(WHAT IS EXPECTED) Each line from the one that contains "cad_parts[node].hide_render = cad_parts[node].hide_viewport" to the end of the material must be quoted exactly; include both end lines and nothing else.

(DATA EXTRACT)
-- start --
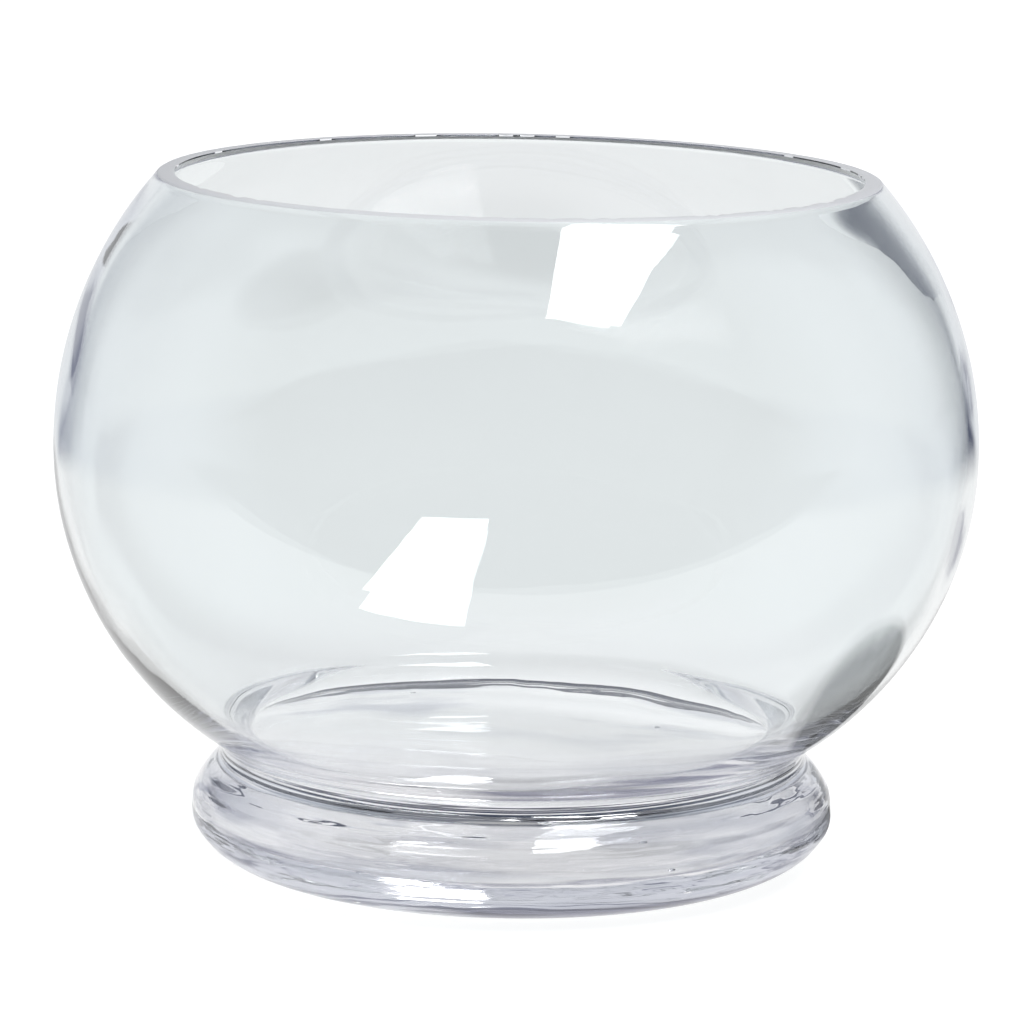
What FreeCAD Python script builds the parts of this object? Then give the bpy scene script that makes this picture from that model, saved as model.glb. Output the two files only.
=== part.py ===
"""Rose bowl vase of clear blown glass: a round bowl joined hot to a hollow rolled foot.

Frame: +Z up, the origin is the centre of the flat base, and the vase stands on z = 0.
Both pieces are turned round Z. A point of a section is (radius, height), in millimetres.
"""
import FreeCAD, Part

import math
import os

# Overall heights
vase_height = 190.0
bowl_middle_height = 116.0
foot_middle_height = 15.5

# Bowl
bowl_diameter = 251.6
bowl_wall = 2.9

# Ground rim
rim_diameter = 195.2
rim_land_width = 4.7
rim_bevel = 0.4

# Neck, where the bowl and the foot are joined
neck_diameter = 159.8
neck_groove_radius = 4.5
neck_wall = 7.9
neck_ridge_radius = 4.6

# Foot
foot_overhang = 8.3
foot_roll_radius = 15.8
foot_wall = 2.9
foot_heel_reach = 26.0
floor_thickness = 7.0
floor_heel_reach = 20.0

# A quarter circle drawn by three poles has this weight on the middle one
quarter_weight_share = math.sqrt(0.5)
MIDDLE_POLE = 2

# Directions in a section: away from the axis, and towards it
OUTWARD = 0.0
INWARD = math.radians(180)

ORIGIN = FreeCAD.Vector(0, 0, 0)
UP = FreeCAD.Vector(0, 0, 1)
FULL_TURN_DEGREES = 360


def point(place):
    """The point of a section, in the XZ plane."""
    radius, height = place
    return FreeCAD.Vector(radius, 0, height)


def line(start, end):
    return Part.LineSegment(point(start), point(end)).toShape()


def on_circle(centre, radius, angle):
    return (centre[0] + radius * math.cos(angle), centre[1] + radius * math.sin(angle))


def arc(centre, radius, start_angle, end_angle):
    """Arc of a circle, from one direction to another."""
    angles = (start_angle, (start_angle + end_angle) / 2, end_angle)
    return Part.Arc(*[point(on_circle(centre, radius, angle)) for angle in angles]).toShape()


def quarter(level_end, upright_end):
    """Quarter ellipse that is level at one end and upright at the other."""
    corner = (upright_end[0], level_end[1])
    curve = Part.BezierCurve()
    curve.setPoles([point(level_end), point(corner), point(upright_end)])
    curve.setWeight(MIDDLE_POLE, quarter_weight_share)
    return curve.toShape()


def direction(start, end):
    return math.atan2(end[1] - start[1], end[0] - start[0])


def shoulder_circle(widest, end):
    """Circle that is upright at the widest point and passes through the end."""
    rise, draw_in = end[1] - widest[1], widest[0] - end[0]
    radius = (rise ** 2 + draw_in ** 2) / (2 * draw_in)
    return (widest[0] - radius, widest[1]), radius


def lower_circle(widest, round_centre, round_radius):
    """Circle that is upright at the widest point and touches a round from outside."""
    drop, reach = widest[1] - round_centre[1], round_centre[0] - widest[0]
    radius = (reach ** 2 + drop ** 2 - round_radius ** 2) / (2 * (round_radius - reach))
    return (widest[0] - radius, widest[1]), radius


def round_on_foot(least_radius, round_radius, roll_radius):
    """Centre of the round that touches the foot's roll and comes no nearer to the axis."""
    centre_radius = least_radius + round_radius
    reach = centre_radius - foot_roll_centre[0]
    climb = math.sqrt((roll_radius + round_radius) ** 2 - reach ** 2)
    return (centre_radius, foot_roll_centre[1] + climb)


# Places that the sizes above give
bowl_radius = bowl_diameter / 2
rim_radius = rim_diameter / 2
neck_radius = neck_diameter / 2
foot_radius = neck_radius + foot_overhang
foot_roll_centre = (foot_radius - foot_roll_radius, foot_middle_height)
cavity_roll_radius = foot_roll_radius - foot_wall

groove_centre = round_on_foot(neck_radius, neck_groove_radius, foot_roll_radius)
ridge_centre = round_on_foot(neck_radius - neck_wall, neck_ridge_radius, cavity_roll_radius)
joint_height = groove_centre[1]
ridge_joint_angle = math.pi - math.asin((joint_height - ridge_centre[1]) / neck_ridge_radius)

outer_widest = (bowl_radius, bowl_middle_height)
inner_widest = (bowl_radius - bowl_wall, bowl_middle_height)
rim_outer = (rim_radius, vase_height)
rim_inner = (rim_radius - rim_land_width, vase_height)


def rim_edges(outer_circle, inner_circle):
    """The ground rim: a flat land with a small bevel along each edge."""
    outer_below = below_rim(outer_circle)
    inner_below = below_rim(inner_circle)
    land_outer = (rim_outer[0] - rim_bevel, vase_height)
    land_inner = (rim_inner[0] + rim_bevel, vase_height)
    return [line(outer_below, land_outer), line(land_outer, land_inner), line(land_inner, inner_below)]


def below_rim(circle):
    """The point of a bowl wall that lies one bevel below the rim."""
    centre, radius = circle
    return on_circle(centre, radius, math.asin((vase_height - rim_bevel - centre[1]) / radius))


def bowl_section():
    """Closed section of the bowl, from the joint up the outside and down the inside."""
    outer_top = shoulder_circle(outer_widest, rim_outer)
    inner_top = shoulder_circle(inner_widest, rim_inner)
    outer_low = lower_circle(outer_widest, groove_centre, neck_groove_radius)
    inner_low = lower_circle(inner_widest, ridge_centre, neck_ridge_radius)
    groove_end = direction(outer_low[0], groove_centre)
    ridge_end = direction(inner_low[0], ridge_centre)
    joint_inner = on_circle(ridge_centre, neck_ridge_radius, ridge_joint_angle)
    return [
        line(joint_inner, (neck_radius, joint_height)),
        arc(groove_centre, neck_groove_radius, INWARD, groove_end + INWARD),
        arc(*outer_low, groove_end, OUTWARD),
        arc(*outer_top, OUTWARD, direction(outer_top[0], below_rim(outer_top))),
        *rim_edges(outer_top, inner_top),
        arc(*inner_top, direction(inner_top[0], below_rim(inner_top)), OUTWARD),
        arc(*inner_low, OUTWARD, ridge_end),
        arc(ridge_centre, neck_ridge_radius, ridge_end + INWARD, ridge_joint_angle),
    ]


def foot_section():
    """Closed section of the foot, from the axis along the floor, up inside and down outside."""
    cavity_side = (foot_radius - foot_wall, foot_middle_height)
    floor_edge = (cavity_side[0] - floor_heel_reach, floor_thickness)
    foot_side = (foot_radius, foot_middle_height)
    base_edge = (foot_radius - foot_heel_reach, 0)
    cavity_end = direction(foot_roll_centre, ridge_centre)
    roll_end = direction(foot_roll_centre, groove_centre)
    joint_inner = on_circle(ridge_centre, neck_ridge_radius, ridge_joint_angle)
    return [
        line((0, floor_thickness), floor_edge),
        quarter(floor_edge, cavity_side),
        arc(foot_roll_centre, cavity_roll_radius, OUTWARD, cavity_end),
        arc(ridge_centre, neck_ridge_radius, cavity_end + INWARD, ridge_joint_angle),
        line(joint_inner, (neck_radius, joint_height)),
        arc(groove_centre, neck_groove_radius, INWARD, roll_end + INWARD),
        arc(foot_roll_centre, foot_roll_radius, roll_end, OUTWARD),
        quarter(base_edge, foot_side),
        line(base_edge, (0, 0)),
        line((0, 0), (0, floor_thickness)),
    ]


def turned(edges):
    """A solid turned round Z from the edges of a closed section."""
    solid = Part.Face(Part.Wire(edges)).revolve(ORIGIN, UP, FULL_TURN_DEGREES)
    if solid.Volume < 0:
        solid.reverse()
    return solid


def write(name, solid):
    solid.exportStep(f"parts/{name}.step")
    box = solid.optimalBoundingBox()
    print(f"{name}: valid {solid.isValid()}, solids {len(solid.Solids)}, volume {solid.Volume:.0f},"
          f" z {box.ZMin:.2f} to {box.ZMax:.2f}, radius {box.XMax:.2f}")


os.makedirs("parts", exist_ok=True)
write("bowl", turned(bowl_section()))
write("foot", turned(foot_section()))
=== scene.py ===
"""Looks of a rose bowl vase of clear blown glass, on a pale floor in soft studio light."""

import math
import random

import bmesh
import bpy
from mathutils import Matrix, Vector


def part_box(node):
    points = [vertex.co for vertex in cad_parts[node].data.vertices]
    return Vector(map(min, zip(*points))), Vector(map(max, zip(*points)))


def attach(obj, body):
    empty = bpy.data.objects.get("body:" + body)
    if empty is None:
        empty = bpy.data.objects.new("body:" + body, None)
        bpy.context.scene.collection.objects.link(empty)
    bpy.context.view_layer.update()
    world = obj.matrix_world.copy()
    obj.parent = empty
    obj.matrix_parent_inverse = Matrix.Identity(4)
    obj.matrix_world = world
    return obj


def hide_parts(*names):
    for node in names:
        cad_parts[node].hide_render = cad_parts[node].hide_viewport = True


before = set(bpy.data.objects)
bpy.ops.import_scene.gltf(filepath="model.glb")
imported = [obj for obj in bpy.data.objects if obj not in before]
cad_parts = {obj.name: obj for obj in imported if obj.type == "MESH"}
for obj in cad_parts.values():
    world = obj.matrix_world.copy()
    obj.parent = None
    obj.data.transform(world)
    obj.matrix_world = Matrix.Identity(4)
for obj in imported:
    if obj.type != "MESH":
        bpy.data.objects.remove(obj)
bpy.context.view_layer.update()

MM = 0.001

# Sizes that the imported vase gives
bowl_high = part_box("bowl")[1]
foot_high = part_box("foot")[1]
vase_height = bowl_high.z
bowl_radius = bowl_high.x
foot_radius = foot_high.x
joint_height = foot_high.z

# Bowl
bowl_middle_height = 116.0 * MM
bowl_wall = 2.9 * MM

# Ground rim
rim_radius = 97.6 * MM
rim_land_width = 4.7 * MM
rim_bevel = 0.4 * MM
rim_inner_radius = rim_radius - rim_land_width

# Neck
neck_radius = 79.9 * MM
neck_groove_radius = 4.5 * MM
neck_wall = 7.9 * MM
neck_ridge_radius = 4.6 * MM

# Foot
foot_middle_height = 15.5 * MM
foot_roll_radius = 15.8 * MM
foot_wall = 2.9 * MM
foot_heel_reach = 26.0 * MM
floor_thickness = 7.0 * MM
floor_heel_reach = 20.0 * MM

# Rings that tools left round the foot, in mm: height, change of radius and reach along the wall
TOOLING_RINGS = ((24.5, -0.30, 4.4), (16.5, -0.30, 4.4), (9.5, -0.22, 3.6))
HOLLOW_RINGS = ((23.0, 0.40, 3.6), (16.5, 0.40, 3.4))

# Least radius at which the outside and the hollow of the foot take a ring
OUTSIDE_RINGS_FROM = neck_radius + 1.0 * MM
HOLLOW_RINGS_FROM = neck_radius - 4.0 * MM

# Slow waves of the blown walls: how far they run in and out, and how wide they are
BOWL_WAVES = (0.9 * MM, 60 * MM)
FOOT_WAVES = (0.8 * MM, 26 * MM)

# Share of the waves that the outer faces take, since they keep the size of the vase
BOWL_OUTSIDE_SHARE = 0.35
FOOT_OUTSIDE_SHARE = 0.15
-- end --
(ANSWER TO THIS PROBLEM)
        cad_parts[node].hide_render = cad_parts[node].hide_viewport = True


before = set(bpy.data.objects)
bpy.ops.import_scene.gltf(filepath="model.glb")
imported = [obj for obj in bpy.data.objects if obj not in before]
cad_parts = {obj.name: obj for obj in imported if obj.type == "MESH"}
for obj in cad_parts.values():
    world = obj.matrix_world.copy()
    obj.parent = None
    obj.data.transform(world)
    obj.matrix_world = Matrix.Identity(4)
for obj in imported:
    if obj.type != "MESH":
        bpy.data.objects.remove(obj)
bpy.context.view_layer.update()

MM = 0.001

# Sizes that the imported vase gives
bowl_high = part_box("bowl")[1]
foot_high = part_box("foot")[1]
vase_height = bowl_high.z
bowl_radius = bowl_high.x
foot_radius = foot_high.x
joint_height = foot_high.z

# Bowl
bowl_middle_height = 116.0 * MM
bowl_wall = 2.9 * MM

# Ground rim
rim_radius = 97.6 * MM
rim_land_width = 4.7 * MM
rim_bevel = 0.4 * MM
rim_inner_radius = rim_radius - rim_land_width

# Neck
neck_radius = 79.9 * MM
neck_groove_radius = 4.5 * MM
neck_wall = 7.9 * MM
neck_ridge_radius = 4.6 * MM

# Foot
foot_middle_height = 15.5 * MM
foot_roll_radius = 15.8 * MM
foot_wall = 2.9 * MM
foot_heel_reach = 26.0 * MM
floor_thickness = 7.0 * MM
floor_heel_reach = 20.0 * MM

# Rings that tools left round the foot, in mm: height, change of radius and reach along the wall
TOOLING_RINGS = ((24.5, -0.30, 4.4), (16.5, -0.30, 4.4), (9.5, -0.22, 3.6))
HOLLOW_RINGS = ((23.0, 0.40, 3.6), (16.5, 0.40, 3.4))

# Least radius at which the outside and the hollow of the foot take a ring
OUTSIDE_RINGS_FROM = neck_radius + 1.0 * MM
HOLLOW_RINGS_FROM = neck_radius - 4.0 * MM

# Slow waves of the blown walls: how far they run in and out, and how wide they are
BOWL_WAVES = (0.9 * MM, 60 * MM)
FOOT_WAVES = (0.8 * MM, 26 * MM)

# Share of the waves that the outer faces take, since they keep the size of the vase
BOWL_OUTSIDE_SHARE = 0.35
FOOT_OUTSIDE_SHARE = 0.15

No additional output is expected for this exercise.